Le critiche della magistratura
Le reazioni a questa riforma non si sono fatte attendere. L’Associazione Nazionale Magistrati (ANM) ha espresso forti preoccupazioni riguardo all’aggravio di lavoro che potrebbe derivare da questa decisione. Secondo le stime, le corti di appello potrebbero trovarsi a dover gestire fino a 30.000 nuovi procedimenti all’anno, il che rappresenterebbe una sfida enorme, considerando anche i tempi ristretti previsti per la loro definizione. I presidenti delle corti di appello hanno descritto la situazione come un “disastro annunciato”, evidenziando l’impatto negativo che questa riforma potrebbe avere sull’efficienza complessiva del sistema giudiziario.
Implicazioni per l’organizzazione degli uffici
La questione dell’organizzazione degli uffici giudiziari è centrale nel dibattito attuale.
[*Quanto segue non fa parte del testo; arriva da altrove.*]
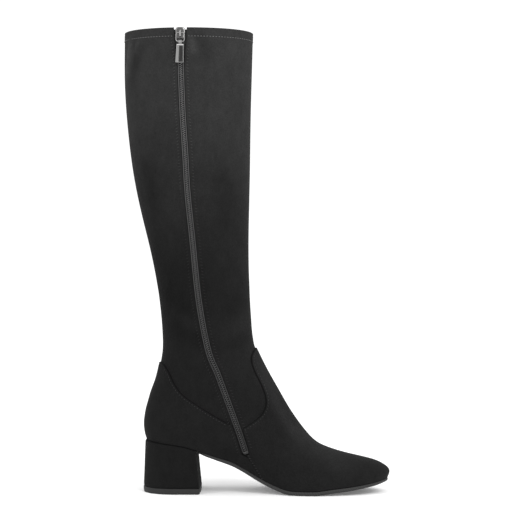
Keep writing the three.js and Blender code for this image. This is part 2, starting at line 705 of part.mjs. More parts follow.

I penalisti italiani avvertono che il trasferimento di competenze potrebbe compromettere l’efficienza degli uffici già sovraccarichi. La necessità di riorganizzare le risorse e il personale per far fronte a un numero crescente di procedimenti è una questione che non può essere trascurata. La riforma, quindi, non solo modifica le competenze, ma richiede anche una riflessione profonda su come il sistema giudiziario possa adattarsi a queste nuove sfide senza compromettere i diritti dei migranti e l’efficacia della giustizia.